Internal compiler error

I was building LLVM trunk with GCC 6.2.0 and the compilation failed with some weird internal compiler error of GCC. I restarted the compilation and this time succeeded. And then other builds of LLVM failed, but in other ways. Randomly. With silly errors that vanished after a few retrials.

Anyone with experience will first assume that there is a bug in GCC, like the program corrupts its own memory due to some memory error. And such assumption would be right yet building LLVM was really good triggering this particular bug. A quick look in GCC's Bugzilla did not reveal anything specific of 6.2.0 so it had to be something else.

Then it occurred to me that maybe there is a hardware problem. Building LLVM with ninja uses, by default, all the cores of the CPU and some LLVM files are huge. So we have a scenario on I'm able to easily use a big percentage of the memory of my system (16 GiB). What if some physical memory address is wrong but Linux will likely use it under big memory loads?

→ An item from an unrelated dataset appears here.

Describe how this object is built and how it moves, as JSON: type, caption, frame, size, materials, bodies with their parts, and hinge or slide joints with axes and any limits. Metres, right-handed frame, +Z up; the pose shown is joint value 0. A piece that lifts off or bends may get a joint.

So I passed memtestx86, and voilà! Memtest detected that one bit in the physical address 0x2e4bd5d28 was stuck! No matter what is written in that address, the bit 22 of that (32-bit) address was always set to 1. Compilers are particularly sensitive to this kind of problems because, to save memory, they tend to pack lots of data as bitfields.

Memtest did not detect any other problem. So the result is that of 16 GiB, 1 bit is wrong! Bummer.

Mitigation

The obvious solution would be replacing the affected DIMM bank. But it seems wasteful for a single bit. That probably would make sense if the errors were all across the memory, but for 1 bit it is hard to justify.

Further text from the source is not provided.